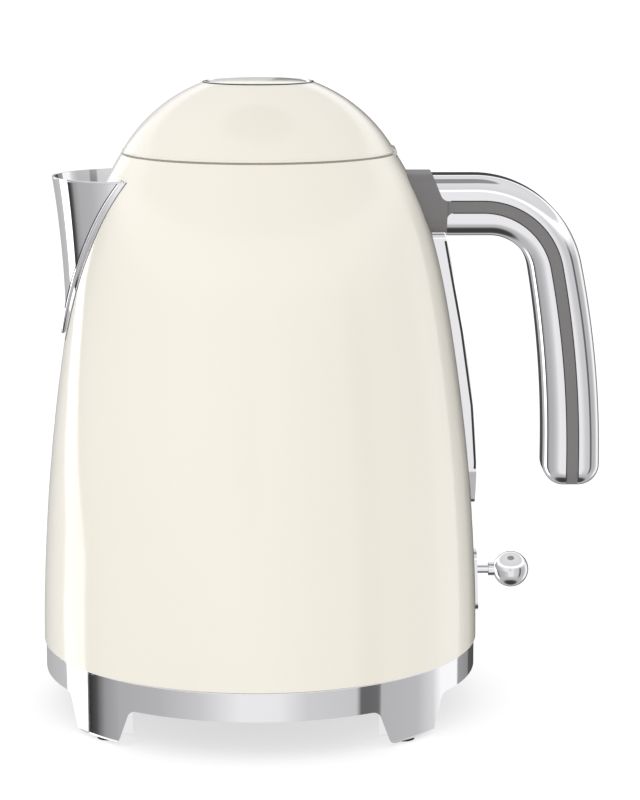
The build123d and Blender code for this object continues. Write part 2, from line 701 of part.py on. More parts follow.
# Clear window, a curved bar that fills the frame and reaches through the wall
lens_inside = jug(-WALL - 1.5)
with BuildPart() as window_lens:
    with BuildSketch(Plane.YZ):
        with Locations((0, (LENS_TOP + LENS_BOTTOM) / 2)):
            RectangleRounded(2 * LENS_HALF_WIDTH, LENS_TOP - LENS_BOTTOM, 2)
    extrude(amount=120)
    add(window_form(0.9), mode=Mode.INTERSECT)
    add(lens_inside, mode=Mode.SUBTRACT)
finish(window_lens, "window_lens")

# Silicone gasket between the window and the slot in the wall
with BuildPart() as window_gasket:
    with BuildSketch(Plane.YZ):
        with Locations((0, (LENS_TOP + LENS_BOTTOM) / 2)):
            Rectangle(2 * LENS_HALF_WIDTH + 2, LENS_TOP - LENS_BOTTOM + 2)
            RectangleRounded(2 * LENS_HALF_WIDTH + 0.05, LENS_TOP - LENS_BOTTOM + 0.05, 2, mode=Mode.SUBTRACT)
    extrude(amount=120)
    add(jug_outside, mode=Mode.INTERSECT)
    add(lens_inside, mode=Mode.SUBTRACT)
finish(window_gasket, "window_gasket")

# ---------------------------------------------------------------- lever switch

# Narrow chrome plate with the slot that the lever's stem travels in
with BuildPart() as lever_plate:
    with BuildSketch(Plane.YZ):
        with Locations((0, sum(LEVER_PLATE) / 2)):
            SlotOverall(LEVER_PLATE[1] - LEVER_PLATE[0], 9.0, rotation=90)
        with Locations((0, sum(STEM_SLOT) / 2)):
            Rectangle(2 * STEM_SLOT_HALF_WIDTH, STEM_SLOT[1] - STEM_SLOT[0], mode=Mode.SUBTRACT)
    extrude(amount=120)
    add(flange_body, mode=Mode.INTERSECT)
    add(jug_clear, mode=Mode.SUBTRACT)
finish(lever_plate, "lever_plate")

# Steel stem with the hub that turns on the pin, and the short arm that works the switch
with BuildPart() as lever_stem:
    with Locations(Location((AXIS_X + LEVER_PIVOT[0] - 6, 0, LEVER_PIVOT[1]), (0, 90, 0))):
        Cylinder(STEM_RADIUS, LEVER_BALL_X - LEVER_PIVOT[0] + 3, align=UPWARDS)
    with Locations(Location((AXIS_X + LEVER_PIVOT[0], 0, LEVER_PIVOT[1]), (90, 0, 0))):
        Cylinder(3.2, 9)
        Cylinder(LEVER_PIN_RADIUS + RUNNING, 9, mode=Mode.SUBTRACT)
finish(lever_stem, "lever_stem")

with BuildPart() as lever_ball:
    with Locations((AXIS_X + LEVER_BALL_X, 0, LEVER_PIVOT[1])):
        Sphere(LEVER_BALL_RADIUS)
    with Locations(Location((AXIS_X + LEVER_BALL_X - 9, 0, LEVER_PIVOT[1]), (0, 90, 0))):
        Cylinder(2.6, 4, align=UPWARDS)
        Cylinder(STEM_RADIUS, 6, align=UPWARDS, mode=Mode.SUBTRACT)
finish(lever_ball, "lever_ball")

# Plastic bracket on the bottom cover that carries the lever's pin between two cheeks
with BuildPart() as lever_bracket:
    with Locations((AXIS_X + LEVER_PIVOT[0] - 4, 0, 28.8)):
        Box(8, 14, 2, align=FORWARDS)
    for side in (-1, 1):
        with Locations((AXIS_X + LEVER_PIVOT[0], side * 6, 28.8)):
            Box(8, 2, 28, align=UPWARDS)
    with Locations(Location((AXIS_X + LEVER_PIVOT[0], 0, LEVER_PIVOT[1]), (90, 0, 0))):
        Cylinder(LEVER_PIN_RADIUS, 20, mode=Mode.SUBTRACT)
finish(lever_bracket, "lever_bracket")

with BuildPart() as lever_pin:
    with Locations(Location((AXIS_X + LEVER_PIVOT[0], 0, LEVER_PIVOT[1]), (90, 0, 0))):
        Cylinder(LEVER_PIN_RADIUS, 14)
finish(lever_pin, "lever_pin")

# ---------------------------------------------------------------- lid

PIVOT_X = AXIS_X + LID_PIVOT[0]
PIVOT_Z = LID_PIVOT[1]
DOME_HOLE = BUTTON_RING_RADIUS + 0.1

# Painted dome that carries on the jug's curve
with BuildPart() as lid_dome:
    with BuildSketch(SIDE) as dome:
        with Locations((0, DOME_CENTRE)):
            Circle(DOME_RADIUS)
            Circle(DOME_RADIUS - LID_SKIN, mode=Mode.SUBTRACT)
        with Locations((0, SEAM_TOP)):
            Rectangle(2 * DOME_RADIUS, 60, align=(Align.CENTER, Align.MIN), mode=Mode.INTERSECT)
        with Locations((DOME_HOLE, 0)):
            Rectangle(100, 300, align=(Align.MIN, Align.MIN), mode=Mode.INTERSECT)
    revolve(axis=AXIS)
    with Locations((AXIS_X + 49, 0, SEAM_TOP - 2)):
        Box(10, 2 * HINGE_HALF_WIDTH + 0.6, 3.9, align=FORWARDS, mode=Mode.SUBTRACT)
finish(lid_dome, "lid_dome")

# Steel liner under the dome, with the housing of the latch bolt hanging from it
with BuildPart() as lid_liner:
    with BuildSketch(level(LINER_BOTTOM)):
        Circle(LINER_RADIUS)
    extrude(amount=LINER_TOP - LINER_BOTTOM)
    with Locations((AXIS_X - 20, 0, LINER_BOTTOM)):
        Box(46, 15, LINER_BOTTOM - 210.8, align=(Align.CENTER, Align.CENTER, Align.MAX))
    with Locations((AXIS_X - 20, 0, (BOLT_TOP + BOLT_BOTTOM) / 2)):
        Box(60, 10.4, BOLT_TOP - BOLT_BOTTOM + 0.4, mode=Mode.SUBTRACT)
    with Locations((AXIS_X, 0, 215)):
        Box(9, 9, 14, mode=Mode.SUBTRACT)
finish(lid_liner, "lid_liner")

with BuildPart() as lid_seal:
    add(turned([(48.2, 216.5), (51.2, 216.7), (50.6, LINER_BOTTOM), (47.0, LINER_BOTTOM), (46.4, 217.6)]))
finish(lid_seal, "lid_seal")

# Cup under the button: guides its stem and carries the spring
with BuildPart() as button_cup:
    add(turned([
        (3.3, CUP_FLOOR), (20.6, CUP_FLOOR), (20.6, 245.3), (19.9, 245.3), (19.9, CUP_FLOOR + 1.2),
        (3.3, CUP_FLOOR + 1.2),
    ]))
    with Locations(*around(3, 14)):
        with Locations((0, 0, LINER_TOP)):
            Cylinder(2.4, CUP_FLOOR - LINER_TOP + 0.5, align=UPWARDS)
finish(button_cup, "button_cup")

with BuildPart() as button_ring:
    add(turned([
        (BUTTON_RADIUS + 0.2, 245.4), (BUTTON_RING_RADIUS, 245.4), (BUTTON_RING_RADIUS, 247.1),
        (BUTTON_RADIUS + 0.7, 247.4), (BUTTON_RADIUS + 0.2, 247.1),
    ]))
finish(button_ring, "button_ring")

with BuildPart() as lid_button:
    add(turned([
        (0, BUTTON_BOTTOM), (19.2, BUTTON_BOTTOM), (BUTTON_RADIUS, BUTTON_EDGE - 0.6),
        (BUTTON_RADIUS, KETTLE_HEIGHT), (0, KETTLE_HEIGHT),
    ]))
    with Locations((AXIS_X, 0, KETTLE_HEIGHT - CROWN_RADIUS)):
        Sphere(CROWN_RADIUS, mode=Mode.INTERSECT)
    with Locations((AXIS_X, 0, BOLT_TOP - 1.5)):
        Cylinder(3.0, BUTTON_BOTTOM - BOLT_TOP + 1.5, align=UPWARDS)
finish(lid_button, "lid_button")

with BuildPart() as button_spring:
    with BuildLine(level(CUP_FLOOR + 1.2 + SPRING_GAP)) as coil:
        Helix(1.1, BUTTON_BOTTOM - CUP_FLOOR - 1.2 - 2 * SPRING_GAP, SPRING_RADIUS)
    with BuildSketch(Plane(origin=coil.line @ 0, z_dir=coil.line % 0)):
        Circle(SPRING_WIRE)
    sweep(is_frenet=True)
finish(button_spring, "button_spring")

# Latch bolt that the button's stem draws back; its window leaves room for the stem
with BuildPart() as lid_latch:
    with Locations((AXIS_X - 46.6, 0, (BOLT_TOP + BOLT_BOTTOM) / 2)):
        Box(53, 10, BOLT_TOP - BOLT_BOTTOM, align=FORWARDS_ONLY)
    with Locations((AXIS_X - 7.5, 0, (BOLT_TOP + BOLT_BOTTOM) / 2)):
        Box(11.5, 6.6, 5, align=FORWARDS_ONLY, mode=Mode.SUBTRACT)
finish(lid_latch, "lid_latch")

# Hinge flush with the rear of the seam: two fixed knuckles, one moving knuckle and the pin
with BuildPart() as hinge_fixed:
    for side in (-1, 1):
        middle = side * (KNUCKLE_SPLIT + HINGE_HALF_WIDTH) / 2 + side * 0.1
        with Locations(Location((PIVOT_X, middle, PIVOT_Z), (90, 0, 0))):
            Cylinder(BARREL_RADIUS, HINGE_HALF_WIDTH - KNUCKLE_SPLIT - 0.2)
        with Locations((PIVOT_X - 0.4, middle, LEDGE_TOP)):
            Box(1, HINGE_HALF_WIDTH - KNUCKLE_SPLIT - 0.2, PIVOT_Z - LEDGE_TOP,
                align=UPWARDS)
    with Locations(Location((PIVOT_X, 0, PIVOT_Z), (90, 0, 0))):
        Cylinder(HINGE_PIN_RADIUS, 30, mode=Mode.SUBTRACT)
finish(hinge_fixed, "hinge_fixed")

with BuildPart() as hinge_moving:
    with Locations(Location((PIVOT_X, 0, PIVOT_Z), (90, 0, 0))):
        Cylinder(BARREL_RADIUS, 2 * KNUCKLE_SPLIT - 0.4)
    with Locations((PIVOT_X - 9, 0, LINER_TOP)):
        Box(9, 2 * KNUCKLE_SPLIT - 0.4, 0.8, align=FORWARDS)
    with Locations(Location((PIVOT_X, 0, PIVOT_Z), (90, 0, 0))):
        Cylinder(HINGE_PIN_RADIUS + RUNNING, 30, mode=Mode.SUBTRACT)
finish(hinge_moving, "hinge_moving")

with BuildPart() as hinge_pin:
    with Locations(Location((PIVOT_X, 0, PIVOT_Z), (90, 0, 0))):
        Cylinder(HINGE_PIN_RADIUS, 2 * HINGE_HALF_WIDTH)
finish(hinge_pin, "hinge_pin")
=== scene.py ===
import json
import math

import bmesh
import bpy
import numpy as np
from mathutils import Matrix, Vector


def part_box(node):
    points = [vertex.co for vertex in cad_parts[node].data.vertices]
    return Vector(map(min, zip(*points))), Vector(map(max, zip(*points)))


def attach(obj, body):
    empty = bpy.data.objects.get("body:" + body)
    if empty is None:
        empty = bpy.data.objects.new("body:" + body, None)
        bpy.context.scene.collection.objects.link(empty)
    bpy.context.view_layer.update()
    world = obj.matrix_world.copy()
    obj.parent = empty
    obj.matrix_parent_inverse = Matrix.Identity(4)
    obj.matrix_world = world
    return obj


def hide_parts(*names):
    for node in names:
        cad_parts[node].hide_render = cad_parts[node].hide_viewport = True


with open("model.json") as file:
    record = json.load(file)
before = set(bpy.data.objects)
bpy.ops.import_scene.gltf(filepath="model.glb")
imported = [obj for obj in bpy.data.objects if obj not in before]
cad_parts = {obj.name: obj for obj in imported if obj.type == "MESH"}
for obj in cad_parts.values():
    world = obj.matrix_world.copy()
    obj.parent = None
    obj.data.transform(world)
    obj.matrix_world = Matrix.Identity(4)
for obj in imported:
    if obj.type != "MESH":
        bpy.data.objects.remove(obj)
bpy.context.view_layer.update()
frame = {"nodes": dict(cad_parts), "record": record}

# Electric kettle: looks. Lengths below are in millimetres and measured from the jug's own axis,
# with +X towards the handle and -Y towards the viewer.
MM = 0.001
button_low, button_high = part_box("lid_button")
JUG_AXIS = (button_low.x + button_high.x) / 2 / MM


def place(x, y, z):
    """A point measured from the jug's axis, in metres in the kettle's frame."""
    return Vector(((JUG_AXIS + x) * MM, y * MM, z * MM))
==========
Return each line of the data that contains the string "objects".

    empty = bpy.data.objects.get("body:" + body)
        empty = bpy.data.objects.new("body:" + body, None)
        bpy.context.scene.collection.objects.link(empty)
before = set(bpy.data.objects)
imported = [obj for obj in bpy.data.objects if obj not in before]
        bpy.data.objects.remove(obj)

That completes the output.